Por último, no quisiera obviar un análisis sociológico que estimo conveniente. Los integrantes de la asociación constituyen un gran elemento descriptivo de la misma. Primeramente, es manifiesta su ausencia de catolicidad, encontrando la práctica totalidad del grupo integrado por jóvenes cercanos al mismo ambiente socioeconómico, realidad sospechosa si se presentan como católicos. Además, el trato con ellos manifiesta, además de una enorme ignorancia sobre aspectos del Catecismo básico, una espiritualidad antropocéntrica e inmanente, que entiende la religión no como virtud debida a Dios, sino como mecanismo de autoayuda. Por ello, la religión se subdivide según el número de sus integrantes, pues el núcleo de la cuestión no es la criatura que sirve al Creador, sino Dios sirviente del hombre. De esta manera, se puede decir que Hakuna responde a una «religión» a la medida del joven contemporáneo: voluble, emotiva, no arraigada, sentimental, cursi, irreverente, frívola y tibia.

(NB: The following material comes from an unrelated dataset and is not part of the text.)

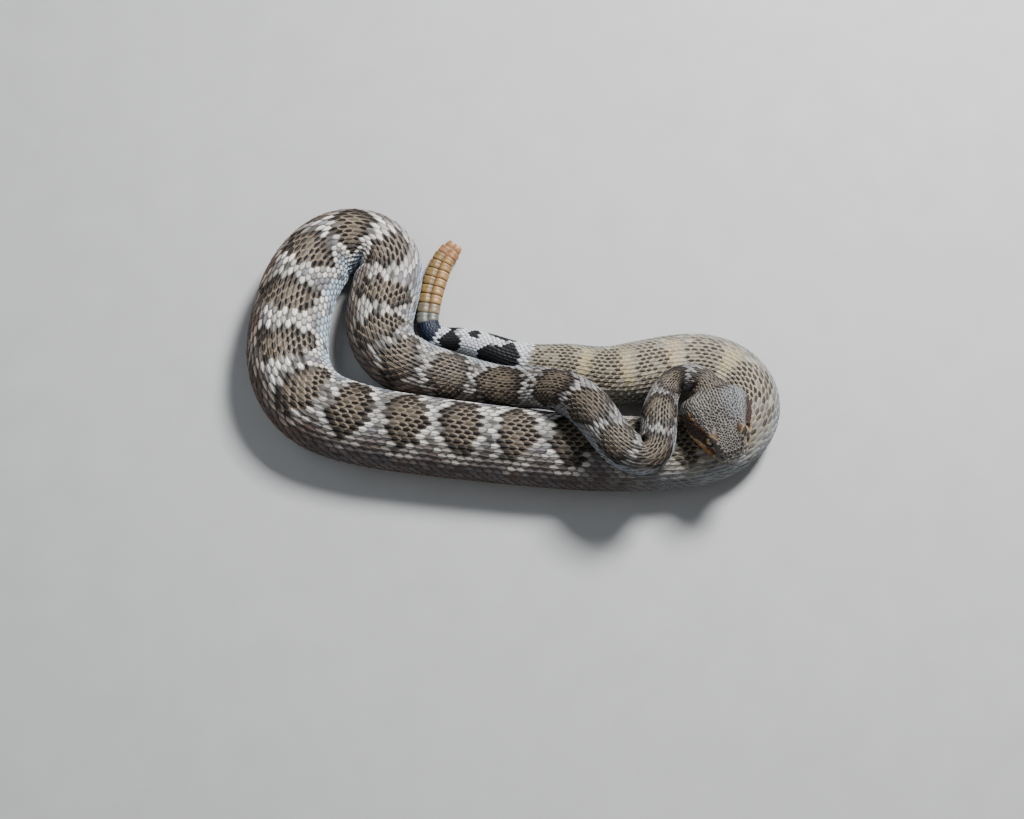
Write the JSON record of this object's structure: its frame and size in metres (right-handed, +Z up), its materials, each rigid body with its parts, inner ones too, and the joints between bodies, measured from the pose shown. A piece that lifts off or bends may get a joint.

A modo de conclusión, debemos recordar que el catolicismo no tiene más raíz que Cristo, que permanece siempre. La mentalidad adanista y vanidosa de que es nuestra generación especial y precisa de innovaciones para dirigirse al Eterno Dios es ajena a la concepción católica de la vida. La mundanización del cristianismo potencia los grupos mundanos, pero son y serán flor de un día. Quizá ese día dura años, pero es finito. De esta manera, al Dios eterno ha de adorársele por los cauces que el Espíritu Santo ha revelado a lo largo de los tiempos a la Iglesia. La Tradición católica constituye el dique sobre el que se hunde la Cruz de Cristo, aquella que permanece fija frente al mundo alocado y voluble.